Telluride ran from Aug. 29 to Sept. 1; Venice runs from Aug. 29 to Sept. 8. Wild, Margot, I’m Not There, and Juno will all be playing at the Toroto International Film Festival, which starts Thursday; check back for RT’s reports from the fest.

RTIndie DVD Pick of the Week: God Grew Tired of Us

Recently, documentary filmmakers increasingly find themselves making films to fill in the gaps left by the networks. Like Darfur, the story of the Lost Boys of Sudan was one such under-publicized atrocity that went on to inspire multiple theatrical and televised docs between 2003 and today. The first major release, Meghan Mylan and John Shenk‘s Lost Boys of Sudan went theatrical in 2004 and the second release, the star supported God Grew Tired of Us came out in the winter of 2007 and will hit DVD this month. Narrated by Nicole Kidman and produced by Brad Pitt, Dermot Mulroney, and Catherine Keener, God Grew Tired of Us follows three South Sudanese men (no longer boys) from their UN sponsored huts in Sudan’s neighboring Chad to church sponsored homes in Pittsburg and Syracuse. You don’t have to be a star to see the appeal these men wield. Directors Christopher Dillon Quinn and Tommy Walker show these men endure the culture shock of planes, prepared foods and indoor lighting with sweetness and not a bit of placation.

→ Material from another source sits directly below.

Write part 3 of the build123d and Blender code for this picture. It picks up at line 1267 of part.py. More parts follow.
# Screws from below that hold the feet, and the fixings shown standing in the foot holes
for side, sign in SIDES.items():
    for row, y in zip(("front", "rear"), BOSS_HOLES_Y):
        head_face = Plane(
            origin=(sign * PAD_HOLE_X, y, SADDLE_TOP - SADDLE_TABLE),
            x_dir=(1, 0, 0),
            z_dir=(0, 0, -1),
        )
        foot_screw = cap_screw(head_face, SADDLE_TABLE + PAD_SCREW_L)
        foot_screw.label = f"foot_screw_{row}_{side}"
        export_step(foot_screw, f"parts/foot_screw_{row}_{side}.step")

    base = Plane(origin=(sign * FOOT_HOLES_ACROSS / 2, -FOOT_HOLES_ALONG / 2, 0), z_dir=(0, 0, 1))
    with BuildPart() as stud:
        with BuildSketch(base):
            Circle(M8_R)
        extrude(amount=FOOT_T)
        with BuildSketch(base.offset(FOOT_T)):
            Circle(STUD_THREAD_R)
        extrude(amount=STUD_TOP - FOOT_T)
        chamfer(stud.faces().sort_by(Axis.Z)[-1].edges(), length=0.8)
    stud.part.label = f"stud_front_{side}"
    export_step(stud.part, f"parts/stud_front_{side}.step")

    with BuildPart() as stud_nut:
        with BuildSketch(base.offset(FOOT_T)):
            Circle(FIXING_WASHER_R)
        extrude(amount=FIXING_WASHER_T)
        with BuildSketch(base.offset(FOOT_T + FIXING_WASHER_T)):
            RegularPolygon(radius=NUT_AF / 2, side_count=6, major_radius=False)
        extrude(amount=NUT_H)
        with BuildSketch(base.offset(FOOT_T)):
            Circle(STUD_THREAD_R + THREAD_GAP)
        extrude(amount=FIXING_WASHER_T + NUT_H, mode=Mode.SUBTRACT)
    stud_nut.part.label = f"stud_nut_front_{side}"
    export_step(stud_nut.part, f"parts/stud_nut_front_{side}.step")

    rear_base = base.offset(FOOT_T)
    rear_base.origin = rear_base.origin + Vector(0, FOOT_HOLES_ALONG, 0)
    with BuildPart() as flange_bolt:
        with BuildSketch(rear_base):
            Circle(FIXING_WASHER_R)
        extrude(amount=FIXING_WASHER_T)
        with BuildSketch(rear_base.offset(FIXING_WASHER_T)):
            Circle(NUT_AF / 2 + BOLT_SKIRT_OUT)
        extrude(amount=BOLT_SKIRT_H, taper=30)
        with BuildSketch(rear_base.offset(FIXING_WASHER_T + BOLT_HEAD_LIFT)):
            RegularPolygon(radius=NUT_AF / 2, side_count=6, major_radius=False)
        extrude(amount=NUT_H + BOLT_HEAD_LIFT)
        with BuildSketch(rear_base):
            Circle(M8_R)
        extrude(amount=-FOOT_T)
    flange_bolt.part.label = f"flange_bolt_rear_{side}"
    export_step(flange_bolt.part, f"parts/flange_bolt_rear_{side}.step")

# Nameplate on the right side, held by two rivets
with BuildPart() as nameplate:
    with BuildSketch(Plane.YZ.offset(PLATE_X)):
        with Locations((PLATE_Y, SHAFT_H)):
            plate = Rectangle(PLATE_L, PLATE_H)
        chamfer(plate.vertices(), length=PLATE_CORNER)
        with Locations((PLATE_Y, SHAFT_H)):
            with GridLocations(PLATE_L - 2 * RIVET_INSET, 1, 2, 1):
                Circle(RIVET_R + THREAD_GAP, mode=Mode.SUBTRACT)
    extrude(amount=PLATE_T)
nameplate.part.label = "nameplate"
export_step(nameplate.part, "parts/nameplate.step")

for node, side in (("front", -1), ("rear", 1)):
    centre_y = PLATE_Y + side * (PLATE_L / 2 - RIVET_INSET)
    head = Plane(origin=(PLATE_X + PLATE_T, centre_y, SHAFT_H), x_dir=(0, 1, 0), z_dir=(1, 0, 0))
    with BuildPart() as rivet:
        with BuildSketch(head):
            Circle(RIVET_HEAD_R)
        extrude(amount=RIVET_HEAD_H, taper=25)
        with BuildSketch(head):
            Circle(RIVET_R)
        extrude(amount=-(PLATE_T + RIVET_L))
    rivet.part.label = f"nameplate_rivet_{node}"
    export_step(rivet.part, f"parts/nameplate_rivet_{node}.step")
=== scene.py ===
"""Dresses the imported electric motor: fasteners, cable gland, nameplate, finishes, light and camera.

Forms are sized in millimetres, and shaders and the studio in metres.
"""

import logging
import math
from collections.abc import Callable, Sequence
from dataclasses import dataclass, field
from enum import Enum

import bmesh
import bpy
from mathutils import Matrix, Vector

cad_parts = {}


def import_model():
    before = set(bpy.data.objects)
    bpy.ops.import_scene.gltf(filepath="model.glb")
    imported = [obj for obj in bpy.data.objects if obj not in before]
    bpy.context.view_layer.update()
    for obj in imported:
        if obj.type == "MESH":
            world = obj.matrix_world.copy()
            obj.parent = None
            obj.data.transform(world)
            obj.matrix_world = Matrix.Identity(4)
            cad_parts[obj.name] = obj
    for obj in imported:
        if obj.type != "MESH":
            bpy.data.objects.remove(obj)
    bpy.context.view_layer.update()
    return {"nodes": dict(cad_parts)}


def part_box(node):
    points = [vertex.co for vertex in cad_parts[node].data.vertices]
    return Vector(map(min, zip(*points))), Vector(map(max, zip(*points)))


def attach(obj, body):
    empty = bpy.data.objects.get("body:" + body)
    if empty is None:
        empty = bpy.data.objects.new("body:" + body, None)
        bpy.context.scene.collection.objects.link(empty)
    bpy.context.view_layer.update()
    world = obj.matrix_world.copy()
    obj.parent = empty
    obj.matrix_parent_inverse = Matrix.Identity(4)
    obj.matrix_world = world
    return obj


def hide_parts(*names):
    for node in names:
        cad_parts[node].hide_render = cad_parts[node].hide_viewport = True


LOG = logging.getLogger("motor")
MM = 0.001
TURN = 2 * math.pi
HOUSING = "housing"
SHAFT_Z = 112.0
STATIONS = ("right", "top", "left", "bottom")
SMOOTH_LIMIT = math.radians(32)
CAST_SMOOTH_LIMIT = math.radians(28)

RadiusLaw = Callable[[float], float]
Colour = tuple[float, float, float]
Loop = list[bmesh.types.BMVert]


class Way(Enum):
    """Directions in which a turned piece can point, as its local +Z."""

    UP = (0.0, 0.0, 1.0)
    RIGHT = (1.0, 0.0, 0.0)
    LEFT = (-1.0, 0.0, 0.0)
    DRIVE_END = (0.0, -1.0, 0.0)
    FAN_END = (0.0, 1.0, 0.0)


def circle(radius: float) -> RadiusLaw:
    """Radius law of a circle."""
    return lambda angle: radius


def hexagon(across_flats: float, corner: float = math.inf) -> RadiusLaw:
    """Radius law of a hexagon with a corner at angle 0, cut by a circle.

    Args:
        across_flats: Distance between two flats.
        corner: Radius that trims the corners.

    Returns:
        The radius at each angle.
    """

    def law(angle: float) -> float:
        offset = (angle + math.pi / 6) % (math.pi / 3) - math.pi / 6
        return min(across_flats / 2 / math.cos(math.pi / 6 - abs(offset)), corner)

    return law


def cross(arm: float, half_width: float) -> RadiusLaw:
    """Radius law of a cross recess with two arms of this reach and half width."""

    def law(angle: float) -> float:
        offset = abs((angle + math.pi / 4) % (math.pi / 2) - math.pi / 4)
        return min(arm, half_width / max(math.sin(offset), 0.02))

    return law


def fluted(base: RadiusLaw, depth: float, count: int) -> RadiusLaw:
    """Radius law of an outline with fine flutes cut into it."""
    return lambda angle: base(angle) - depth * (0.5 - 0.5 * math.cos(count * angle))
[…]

Ultimately, the men’s homesickness and ardor to save the nation that fathered them is a foray into their stories that’s accessible no matter what country you hail from. At 91 percent on the Tomatometer, God Grew Tired of Us is certified fresh; James Greenberg of the Hollywood Reporter called it “an incredibly powerful story of renewal, commitment and the resiliency of the human spirit.”


God Grew Tired of Us

Sara Schieron contributed to this article.